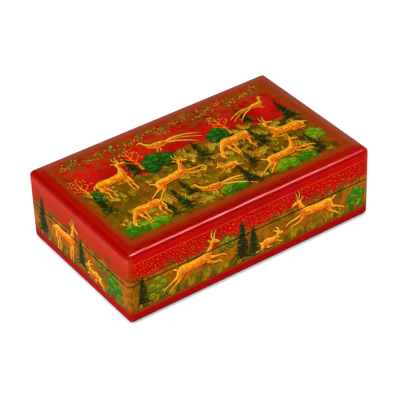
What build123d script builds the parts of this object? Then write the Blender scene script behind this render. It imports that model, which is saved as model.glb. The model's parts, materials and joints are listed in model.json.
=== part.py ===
from build123d import *
import os

# A rectangular papier-mache box with a lift-off lid.
#
# Lid and base are each glued up from a board of layered paper and four mitred
# walls. Their outside is smoothed to one rounded form before it is painted, so
# every board carries its own stretch of that form. Four thin boards, the neck,
# are glued inside the base. They stand up past the seam, and the lid slides
# down over them until its rim sits on the rim of the base.
#
# Frame: origin in the middle of the resting face, +X along the length,
# -Y to the front, +Z up. All sizes are in millimetres.

# Outside
LENGTH = 203.0
WIDTH = 123.0
BASE_HEIGHT = 32.0        # resting face to seam
LID_HEIGHT = 26.5         # seam to top face
TOP_ROUND = 4.0           # edge of the top face
BOTTOM_ROUND = 4.0        # edge of the resting face
CORNER_ROUND = 2.0        # upright corners
SEAM_BREAK = 0.45         # softened edge on both sides of the seam

# Boards
BASE_WALL = 4.5
FLOOR_BOARD = 6.0
FLOOR_STEP = 1.5          # how far the floor reaches up between the base walls
LID_BOARD = 6.0
LID_STEP = 1.5            # how far the top reaches down between the lid walls

# Neck
NECK_BOARD = 2.5
NECK_RISE = 5.0           # height of the neck above the seam
NECK_ROUND = 0.9          # lead-in along the top of the neck
LID_CLEARANCE = 0.4       # between the neck and the lid walls, on each side

# Worked out from the sizes above
SEAM = BASE_HEIGHT
HEIGHT = BASE_HEIGHT + LID_HEIGHT
LID_WALL = BASE_WALL - LID_CLEARANCE
BASE_WALL_FOOT = FLOOR_BOARD - FLOOR_STEP
LID_WALL_HEAD = HEIGHT - LID_BOARD + LID_STEP
NECK_TOP = SEAM + NECK_RISE

SIDES = ("front", "right", "back", "left")
MITRE_DEPTH = 2 * (BASE_WALL + NECK_BOARD)    # past the inner face of the neck
MITRE_REACH = BASE_WALL                       # and past the outer face


def block(inset, low, high):
    """A square-cornered block, inset from the outside, between two heights."""
    size = Box(LENGTH - 2 * inset, WIDTH - 2 * inset, high - low,
               align=(Align.CENTER, Align.CENTER, Align.MIN))
    return Pos(0, 0, low) * size


def rounded_form():
    """The closed box as one solid, with all its outer edges rounded."""
    form = block(0, 0, HEIGHT)
    form = fillet(form.edges().filter_by(Axis.Z), CORNER_ROUND)
    form = fillet(form.faces().sort_by(Axis.Z)[-1].edges(), TOP_ROUND)
    return fillet(form.faces().sort_by(Axis.Z)[0].edges(), BOTTOM_ROUND)


def lid_form():
    """The part of the form above the seam, its rim softened."""
    form = rounded_form() & block(0, SEAM, HEIGHT)
    return fillet(form.faces().sort_by(Axis.Z)[0].edges(), SEAM_BREAK)


def base_form():
    """The part of the form below the seam, its rim softened."""
    form = rounded_form() & block(0, 0, SEAM)
    return fillet(form.faces().sort_by(Axis.Z)[-1].edges(), SEAM_BREAK)


def lid_top():
    """The top board: the rounded edge of the lid, and a step between the walls."""
    plate = lid_form() & block(0, LID_WALL_HEAD, HEIGHT)
    return plate + block(LID_WALL, HEIGHT - LID_BOARD, LID_WALL_HEAD)


def base_floor():
    """The floor board: the rounded foot of the base, and a step between the walls."""
    plate = base_form() & block(0, 0, BASE_WALL_FOOT)
    return plate + block(BASE_WALL, BASE_WALL_FOOT, FLOOR_BOARD)


def lid_ring():
    """The four lid walls in one piece, from the seam up to the top board."""
    ring = lid_form() & block(0, SEAM, LID_WALL_HEAD)
    return ring - block(LID_WALL, SEAM, LID_WALL_HEAD)


def base_ring():
    """The four base walls in one piece, from the floor board up to the seam."""
    ring = base_form() & block(0, BASE_WALL_FOOT, SEAM)
    return ring - block(BASE_WALL, BASE_WALL_FOOT, SEAM)


def neck_ring():
    """The neck in one piece, standing on the floor against the base walls."""
    ring = block(BASE_WALL, FLOOR_BOARD, NECK_TOP)
    ring -= block(BASE_WALL + NECK_BOARD, FLOOR_BOARD, NECK_TOP)
    return fillet(ring.faces().sort_by(Axis.Z)[-1].edges(), NECK_ROUND)


def corners(outset):
    """The corners of the outline, moved out along the mitres, front left first."""
    x = LENGTH / 2 + outset
    y = WIDTH / 2 + outset
    return [(-x, -y), (x, -y), (x, y), (-x, y)]


def mitre_prism(side):
    """The space one side's boards may fill, between the mitres at its two ends."""
    start = SIDES.index(side)
    end = (start + 1) % len(SIDES)
    outer = corners(MITRE_REACH)
    inner = corners(-MITRE_DEPTH)
    outline = Polyline(outer[start], outer[end], inner[end], inner[start], close=True)
    return extrude(make_face(outline), HEIGHT)


def mitred(ring, name):
    """Saw a ring through its four corners into named boards."""
    return {name.format(side): ring & mitre_prism(side) for side in SIDES}


def make_box():
    """All pieces of the box by name."""
    pieces = {"lid_top": lid_top(), "base_floor": base_floor()}
    pieces |= mitred(lid_ring(), "lid_{}_wall")
    pieces |= mitred(base_ring(), "base_{}_wall")
    pieces |= mitred(neck_ring(), "neck_{}")
    return pieces


os.makedirs("parts", exist_ok=True)
for name, piece in make_box().items():
    solid = piece.solid()
    solid.label = name
    export_step(solid, f"parts/{name}.step")
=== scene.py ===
# %% [markdown]
# # A painted papier-mache box
#
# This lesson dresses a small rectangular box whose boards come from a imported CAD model. A real one is
# layered paper, smoothed with chalk and glue, painted in thin opaque colours and sealed under several
# coats of varnish. The boards keep their CAD shape. We add what the painter adds: grounds mixed in
# materials, and brush strokes built as thin beads of paint.

# %% Load the boards
import bmesh
import bpy
import json
import math
import random
from mathutils import Matrix, Vector

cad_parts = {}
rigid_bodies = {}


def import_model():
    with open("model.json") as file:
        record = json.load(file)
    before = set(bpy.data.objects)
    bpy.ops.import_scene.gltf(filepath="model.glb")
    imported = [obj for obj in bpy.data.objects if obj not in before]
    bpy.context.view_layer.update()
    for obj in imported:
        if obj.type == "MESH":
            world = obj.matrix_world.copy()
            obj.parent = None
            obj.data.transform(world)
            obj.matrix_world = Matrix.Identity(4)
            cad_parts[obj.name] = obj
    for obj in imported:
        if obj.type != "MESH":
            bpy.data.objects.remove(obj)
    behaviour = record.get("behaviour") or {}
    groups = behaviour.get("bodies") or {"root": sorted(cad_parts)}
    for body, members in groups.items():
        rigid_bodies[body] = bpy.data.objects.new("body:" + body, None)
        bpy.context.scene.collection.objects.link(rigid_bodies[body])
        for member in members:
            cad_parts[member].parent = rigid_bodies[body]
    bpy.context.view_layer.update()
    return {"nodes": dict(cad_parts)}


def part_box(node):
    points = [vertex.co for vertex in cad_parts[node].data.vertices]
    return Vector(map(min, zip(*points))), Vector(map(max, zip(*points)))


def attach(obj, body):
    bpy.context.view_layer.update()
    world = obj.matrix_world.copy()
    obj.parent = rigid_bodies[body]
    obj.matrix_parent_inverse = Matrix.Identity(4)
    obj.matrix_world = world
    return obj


scene_objects = bpy.context.scene.collection.objects
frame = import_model()

# %% [markdown]
# Painters measure from the edges of the board in front of them, so every place is worked out from the
# boards' own corners. We draw in millimetres, and turn them into metres only when a mesh is made.

# %% Sizes read from the boards
MM = 0.001
HALF_L, HALF_W, TOP = (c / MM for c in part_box("lid_top")[1])
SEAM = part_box("base_front_wall")[1].z / MM
WALL_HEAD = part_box("lid_front_wall")[1].z / MM
WALL_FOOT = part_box("base_front_wall")[0].z / MM
SEAM_GAP = 0.45           # softened edge on each side of the seam
EDGE_ROUND = 4            # rounded edge of the lid's top
CORNER_ROUND = 2          # rounded upright corners
SKIN = 0.3                # a place this near to the outside counts as on it
print(f"half length {HALF_L:.1f}, half width {HALF_W:.1f}, seam {SEAM:.1f}, top {TOP:.1f}")

# %% [markdown]
# Each paint is named once, by the colour that a chart gives it, and turned into the linear numbers that
# shaders use. The reds are cold lacquer reds. The golds are yellow ochres with a little orange in them,
# because their shine comes from the varnish and not from metal.

# %% Paints for the grounds
def paint(chart):
    """Linear colour for a chart colour such as 'b4120c'."""
    parts = [int(chart[i:i + 2], 16) / 255 for i in (0, 2, 4)]
    linear = [p / 12.92 if p <= 0.04045 else ((p + 0.055) / 1.055) ** 2.4 for p in parts]
    return (*linear, 1)


WHITE = (1, 1, 1, 1)
# the foot red is painted shade: the sides' red darkens from the seam down to the foot
RED, DEEP_RED, FOOT_SHADE_RED, EDGE_RED, MARGIN_RED = "b60200", "a20200", "9a0200", "860400", "8c1806"
SKY_RED, SKY_DEEP = "c4120a", "9c0e06"
DUSK, DUSK_RED, DUSK_GREEN = "90380a", "9e280a", "74480a"
OCHRE, OLIVE, UMBER, EARTH_GREEN = "8a4f04", "685204", "5b3004", "4a5304"
NAP_GOLD, NAP_BROWN, HOLLOW = "90720a", "3c2806", "281a08"
BLACK, BLACK_BROWN = "18100b", "3c2414"
SIENNA, TAWNY = "b05a04", "6e4804"      # the earth on the sides is redder
END_RED, HAZE, HUMMOCK, FOOT_EARTH = "ac2204", "803c04", "4e3606", "7c3202"
LIGHTER_MARGIN_RED = "a21003"      # a lighter red on the left margin and at the front right
PAINTED_SHEEN, PAINTED_SHEEN_END = "a14f40", "bf4336"   # painted sheen: a pale pink reflection near the lid's edges and high on the ends
WORN = "a8561c"           # ochre ground where the paint is rubbed thin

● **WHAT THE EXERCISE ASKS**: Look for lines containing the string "rectangular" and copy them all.

● **THE OUTPUT**:
# A rectangular papier-mache box with a lift-off lid.
# This lesson dresses a small rectangular box whose boards come from a imported CAD model. A real one is